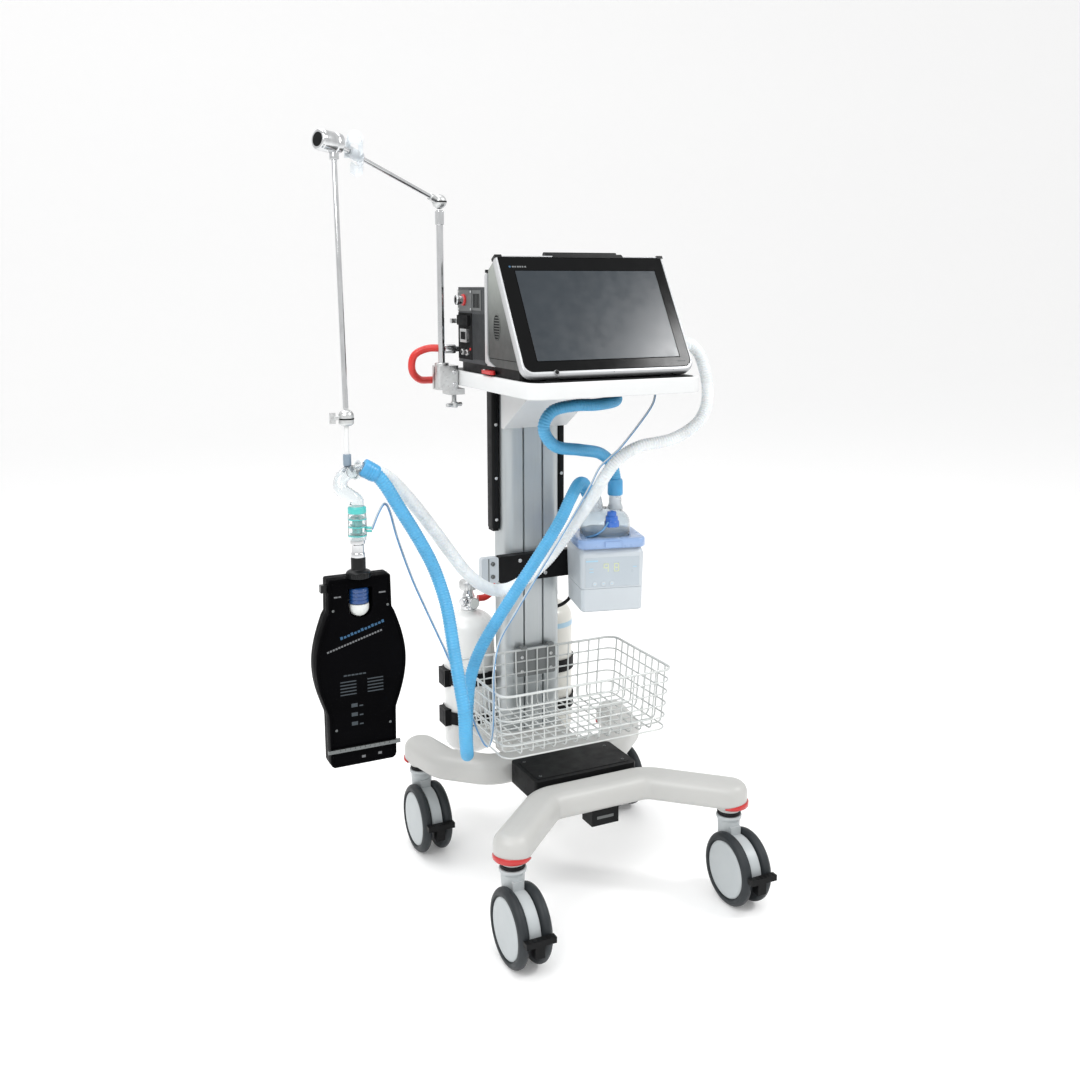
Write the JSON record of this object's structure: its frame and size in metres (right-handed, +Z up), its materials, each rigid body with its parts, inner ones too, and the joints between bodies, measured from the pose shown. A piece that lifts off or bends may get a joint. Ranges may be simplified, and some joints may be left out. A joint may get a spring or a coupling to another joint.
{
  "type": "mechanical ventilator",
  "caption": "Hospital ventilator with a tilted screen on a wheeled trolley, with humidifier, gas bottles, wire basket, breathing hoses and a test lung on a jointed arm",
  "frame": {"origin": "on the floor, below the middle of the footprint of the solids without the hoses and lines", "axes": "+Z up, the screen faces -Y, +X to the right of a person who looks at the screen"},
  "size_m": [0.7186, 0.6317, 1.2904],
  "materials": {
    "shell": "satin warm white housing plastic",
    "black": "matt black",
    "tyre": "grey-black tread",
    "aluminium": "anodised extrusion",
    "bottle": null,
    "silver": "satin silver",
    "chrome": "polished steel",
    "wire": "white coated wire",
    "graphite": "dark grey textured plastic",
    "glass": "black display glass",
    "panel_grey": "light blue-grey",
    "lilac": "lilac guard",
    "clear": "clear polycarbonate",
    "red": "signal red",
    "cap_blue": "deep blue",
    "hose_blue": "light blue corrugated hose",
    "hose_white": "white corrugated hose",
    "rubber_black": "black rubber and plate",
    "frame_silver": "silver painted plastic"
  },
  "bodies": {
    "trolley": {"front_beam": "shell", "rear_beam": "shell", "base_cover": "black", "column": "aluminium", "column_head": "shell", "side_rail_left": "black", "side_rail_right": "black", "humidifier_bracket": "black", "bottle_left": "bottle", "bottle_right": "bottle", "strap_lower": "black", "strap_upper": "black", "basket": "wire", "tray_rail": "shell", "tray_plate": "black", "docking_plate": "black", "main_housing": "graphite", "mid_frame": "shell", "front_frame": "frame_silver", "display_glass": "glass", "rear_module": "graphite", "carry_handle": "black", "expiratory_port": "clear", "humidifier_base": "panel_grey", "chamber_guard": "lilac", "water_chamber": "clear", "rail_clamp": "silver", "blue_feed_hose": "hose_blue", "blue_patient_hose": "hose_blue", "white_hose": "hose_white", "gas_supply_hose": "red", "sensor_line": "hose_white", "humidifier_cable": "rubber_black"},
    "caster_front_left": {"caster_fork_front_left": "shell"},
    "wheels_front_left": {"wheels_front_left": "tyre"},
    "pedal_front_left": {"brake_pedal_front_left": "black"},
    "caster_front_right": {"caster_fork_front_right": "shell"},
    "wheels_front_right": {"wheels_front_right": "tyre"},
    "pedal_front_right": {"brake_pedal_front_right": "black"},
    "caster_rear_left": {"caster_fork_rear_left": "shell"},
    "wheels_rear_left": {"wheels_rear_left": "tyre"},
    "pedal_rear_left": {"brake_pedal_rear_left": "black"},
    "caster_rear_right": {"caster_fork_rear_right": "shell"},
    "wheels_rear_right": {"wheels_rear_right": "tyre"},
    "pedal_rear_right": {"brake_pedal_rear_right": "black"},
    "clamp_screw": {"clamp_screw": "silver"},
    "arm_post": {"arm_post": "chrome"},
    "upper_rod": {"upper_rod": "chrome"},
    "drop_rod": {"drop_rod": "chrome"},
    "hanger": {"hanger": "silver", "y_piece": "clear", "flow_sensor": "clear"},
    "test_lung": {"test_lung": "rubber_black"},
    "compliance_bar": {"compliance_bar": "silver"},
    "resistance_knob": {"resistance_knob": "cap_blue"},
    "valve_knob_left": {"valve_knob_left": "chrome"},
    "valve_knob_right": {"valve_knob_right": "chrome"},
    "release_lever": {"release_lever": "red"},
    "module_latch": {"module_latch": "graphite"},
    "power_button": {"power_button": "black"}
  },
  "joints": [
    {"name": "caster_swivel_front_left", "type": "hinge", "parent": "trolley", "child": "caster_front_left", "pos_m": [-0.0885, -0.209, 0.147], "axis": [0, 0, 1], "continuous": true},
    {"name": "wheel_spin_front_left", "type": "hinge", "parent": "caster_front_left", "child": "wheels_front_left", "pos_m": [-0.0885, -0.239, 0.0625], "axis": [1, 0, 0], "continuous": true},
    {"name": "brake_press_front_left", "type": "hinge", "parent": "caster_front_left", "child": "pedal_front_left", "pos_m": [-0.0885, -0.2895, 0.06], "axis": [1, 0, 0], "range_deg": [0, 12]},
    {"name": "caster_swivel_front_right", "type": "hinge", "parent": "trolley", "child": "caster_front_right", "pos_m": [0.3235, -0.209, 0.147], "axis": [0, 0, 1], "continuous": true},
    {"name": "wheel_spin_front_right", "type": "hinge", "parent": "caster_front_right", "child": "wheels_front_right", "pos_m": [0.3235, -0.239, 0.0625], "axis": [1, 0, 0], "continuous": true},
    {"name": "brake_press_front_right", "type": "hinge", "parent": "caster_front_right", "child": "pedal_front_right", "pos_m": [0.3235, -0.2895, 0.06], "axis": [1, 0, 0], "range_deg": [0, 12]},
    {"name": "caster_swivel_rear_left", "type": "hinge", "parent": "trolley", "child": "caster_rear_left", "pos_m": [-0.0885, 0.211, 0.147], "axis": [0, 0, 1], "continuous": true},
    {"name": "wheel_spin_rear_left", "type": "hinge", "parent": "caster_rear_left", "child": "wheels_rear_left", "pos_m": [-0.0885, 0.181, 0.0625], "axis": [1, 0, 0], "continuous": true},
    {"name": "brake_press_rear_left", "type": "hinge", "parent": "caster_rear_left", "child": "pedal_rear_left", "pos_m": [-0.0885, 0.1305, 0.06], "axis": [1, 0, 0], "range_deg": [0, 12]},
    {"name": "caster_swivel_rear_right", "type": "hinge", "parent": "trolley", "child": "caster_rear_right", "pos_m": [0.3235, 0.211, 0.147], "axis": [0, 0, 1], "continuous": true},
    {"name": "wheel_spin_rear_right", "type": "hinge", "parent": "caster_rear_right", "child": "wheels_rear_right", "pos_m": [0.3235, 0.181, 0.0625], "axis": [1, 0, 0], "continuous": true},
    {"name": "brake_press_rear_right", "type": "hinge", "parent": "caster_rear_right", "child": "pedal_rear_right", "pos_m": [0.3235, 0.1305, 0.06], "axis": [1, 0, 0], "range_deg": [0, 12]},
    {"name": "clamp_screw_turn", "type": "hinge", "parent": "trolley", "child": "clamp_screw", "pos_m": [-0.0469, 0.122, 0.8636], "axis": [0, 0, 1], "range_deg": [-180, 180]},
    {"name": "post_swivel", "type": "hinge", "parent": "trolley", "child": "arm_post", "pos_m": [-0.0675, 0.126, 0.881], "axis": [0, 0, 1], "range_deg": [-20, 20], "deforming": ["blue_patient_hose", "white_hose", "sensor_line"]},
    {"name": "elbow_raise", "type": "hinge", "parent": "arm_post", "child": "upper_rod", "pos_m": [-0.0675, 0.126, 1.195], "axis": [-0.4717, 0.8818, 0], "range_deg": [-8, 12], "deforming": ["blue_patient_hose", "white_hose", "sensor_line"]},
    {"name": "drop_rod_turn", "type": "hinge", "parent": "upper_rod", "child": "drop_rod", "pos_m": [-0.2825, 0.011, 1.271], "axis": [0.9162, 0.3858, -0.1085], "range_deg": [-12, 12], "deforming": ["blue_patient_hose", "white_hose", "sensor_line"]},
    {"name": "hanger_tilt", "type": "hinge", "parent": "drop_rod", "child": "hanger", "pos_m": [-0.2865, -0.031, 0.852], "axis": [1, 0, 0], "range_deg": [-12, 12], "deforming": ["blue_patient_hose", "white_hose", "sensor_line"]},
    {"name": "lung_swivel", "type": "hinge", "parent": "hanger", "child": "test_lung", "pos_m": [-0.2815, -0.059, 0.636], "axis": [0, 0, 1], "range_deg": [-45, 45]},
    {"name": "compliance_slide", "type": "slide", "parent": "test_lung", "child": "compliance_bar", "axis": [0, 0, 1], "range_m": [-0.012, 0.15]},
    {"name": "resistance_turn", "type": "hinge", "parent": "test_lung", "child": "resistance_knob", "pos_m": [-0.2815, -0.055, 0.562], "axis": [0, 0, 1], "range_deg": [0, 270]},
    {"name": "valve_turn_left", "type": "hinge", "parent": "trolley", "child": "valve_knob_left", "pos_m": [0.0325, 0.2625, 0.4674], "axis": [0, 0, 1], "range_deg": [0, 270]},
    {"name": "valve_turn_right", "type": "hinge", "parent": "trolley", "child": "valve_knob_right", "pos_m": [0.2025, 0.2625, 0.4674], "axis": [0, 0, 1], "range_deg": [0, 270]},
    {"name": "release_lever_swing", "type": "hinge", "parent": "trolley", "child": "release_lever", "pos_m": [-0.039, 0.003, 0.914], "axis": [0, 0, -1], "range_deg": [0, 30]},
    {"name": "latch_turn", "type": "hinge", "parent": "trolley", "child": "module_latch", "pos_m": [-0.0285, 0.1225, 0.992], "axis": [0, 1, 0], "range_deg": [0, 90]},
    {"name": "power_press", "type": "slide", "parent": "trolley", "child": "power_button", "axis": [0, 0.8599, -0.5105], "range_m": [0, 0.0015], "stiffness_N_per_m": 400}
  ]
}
☆ ☆ ☆ ☆
**Short problem**. Extract, from the listing above, every line where the string "bodies" occurs.

**Expected output**.
Write the JSON record of this object's structure: its frame and size in metres (right-handed, +Z up), its materials, each rigid body with its parts, inner ones too, and the joints between bodies, measured from the pose shown. A piece that lifts off or bends may get a joint. Ranges may be simplified, and some joints may be left out. A joint may get a spring or a coupling to another joint.
  "bodies": {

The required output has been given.